Ce lien entre enseigne­ment et recherche est facil­ité par l’importance des thé­ma­tiques liées à l’énergie dans les axes de recherche des lab­o­ra­toires du Cen­tre de recherche de l’École, notam­ment celui de Mécanique des solides (LMS), d’Utilisation des lasers intens­es (LULI) et d’Économétrie (ECO).

Des liens avec l’entreprise

Un pro­jet emblématique
Plus emblé­ma­tique encore est l’implication de l’École dans l’Institut pho­to­voltaïque d’Île-de-France (IPVF). Ce pro­jet, sélec­tion­né au titre des Insti­tuts d’excellence en énergie décar­bonée, est porté par EDF, Total, le CNRS et l’École poly­tech­nique (avec le PICM, Physique des inter­faces et des couch­es minces), asso­ciés à l’Air Liq­uide, Hori­ba, Jobin Yvon et Riber. Il vise à con­stituer un des cinq plus grands cen­tres mon­di­aux sur les dis­posi­tifs pho­to­voltaïques de nou­velle génération.

Par ailleurs, en réponse aux besoins émer­gents du monde socioé­conomique, l’École s’attache à établir des liens durables et étroits avec le monde de l’entreprise par le biais des chaires d’enseignement et de recherche : treize sont actives actuelle­ment, en parte­nar­i­at avec une cen­taine d’entreprises, fon­da­tions ou parte­naires académiques.

Elles font une large place aux thé­ma­tiques liées à la tran­si­tion énergé­tique. Alliant recherche de pointe et enseigne­ment d’excellence, et s’inscrivant dans une per­spec­tive d’ouverture inter­na­tionale, ces chaires offrent aux entre­pris­es un con­tact priv­ilégié avec la recherche et des étu­di­ants for­més dans des domaines concrets.

Conduire des projets innovants

Les for­ma­tions qui se met­tent en place accor­dent en effet une place impor­tante à la for­ma­tion à la con­duite des pro­jets inno­vants, ain­si qu’aux aspects économiques et soci­aux asso­ciés à la tran­si­tion énergé­tique.
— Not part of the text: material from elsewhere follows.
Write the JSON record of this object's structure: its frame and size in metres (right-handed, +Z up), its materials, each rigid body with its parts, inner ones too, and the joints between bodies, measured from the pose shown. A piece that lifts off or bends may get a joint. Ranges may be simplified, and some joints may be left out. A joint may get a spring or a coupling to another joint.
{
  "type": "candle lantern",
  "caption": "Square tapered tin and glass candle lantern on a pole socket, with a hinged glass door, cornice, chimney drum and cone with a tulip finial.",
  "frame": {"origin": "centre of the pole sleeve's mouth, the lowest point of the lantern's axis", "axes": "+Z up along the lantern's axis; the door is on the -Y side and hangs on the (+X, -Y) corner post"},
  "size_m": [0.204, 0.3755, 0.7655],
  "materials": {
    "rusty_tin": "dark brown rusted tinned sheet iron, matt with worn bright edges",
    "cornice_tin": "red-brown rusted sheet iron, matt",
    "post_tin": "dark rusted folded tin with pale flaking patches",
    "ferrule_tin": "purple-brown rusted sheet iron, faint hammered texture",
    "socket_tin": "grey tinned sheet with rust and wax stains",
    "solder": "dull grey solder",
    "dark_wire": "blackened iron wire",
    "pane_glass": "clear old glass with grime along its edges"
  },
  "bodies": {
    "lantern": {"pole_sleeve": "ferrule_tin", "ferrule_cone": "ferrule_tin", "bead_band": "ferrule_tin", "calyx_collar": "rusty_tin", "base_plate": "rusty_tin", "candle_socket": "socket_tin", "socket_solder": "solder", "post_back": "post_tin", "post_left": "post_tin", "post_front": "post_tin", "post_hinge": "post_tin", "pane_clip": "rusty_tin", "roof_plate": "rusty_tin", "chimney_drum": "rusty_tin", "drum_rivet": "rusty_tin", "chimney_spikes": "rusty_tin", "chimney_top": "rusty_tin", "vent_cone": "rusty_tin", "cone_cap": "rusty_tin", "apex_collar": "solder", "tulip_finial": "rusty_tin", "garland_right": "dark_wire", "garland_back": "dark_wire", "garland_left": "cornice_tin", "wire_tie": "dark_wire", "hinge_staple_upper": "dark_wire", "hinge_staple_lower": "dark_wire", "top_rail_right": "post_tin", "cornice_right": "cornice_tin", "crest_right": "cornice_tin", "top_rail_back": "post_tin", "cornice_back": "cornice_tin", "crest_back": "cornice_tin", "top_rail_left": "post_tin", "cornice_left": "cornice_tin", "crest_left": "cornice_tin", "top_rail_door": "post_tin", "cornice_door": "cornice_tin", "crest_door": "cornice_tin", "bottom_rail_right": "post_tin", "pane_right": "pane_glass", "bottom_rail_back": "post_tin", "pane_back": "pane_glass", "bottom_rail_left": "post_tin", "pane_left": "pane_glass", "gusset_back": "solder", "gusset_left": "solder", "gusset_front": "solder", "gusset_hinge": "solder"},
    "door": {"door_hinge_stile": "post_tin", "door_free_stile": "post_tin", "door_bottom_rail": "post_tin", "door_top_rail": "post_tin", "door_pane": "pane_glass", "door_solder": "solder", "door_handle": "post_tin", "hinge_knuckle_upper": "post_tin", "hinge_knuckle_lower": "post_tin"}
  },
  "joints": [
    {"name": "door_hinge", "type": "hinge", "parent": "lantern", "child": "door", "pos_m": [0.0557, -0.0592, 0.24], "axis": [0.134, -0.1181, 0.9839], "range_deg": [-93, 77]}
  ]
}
La com­pé­tence tech­nique en ce domaine ne peut en effet se con­stru­ire sans com­préhen­sion des défis que représente l’existence de con­tro­ver­s­es sci­en­tifiques, ou les poten­tiels de crises liées aux défail­lances des grands sys­tèmes techniques.

L’objet de la Chaire DDX-EDF, créée dès 2003 sous l’impulsion de Claude Hen­ry et à voca­tion inter­dis­ci­plinaire, se situe en ce domaine : élab­o­ra­tion de représen­ta­tions et d’approches de la déci­sion adap­tées à ce con­texte ; recherche de nou­velles formes de marché et de gouvernance.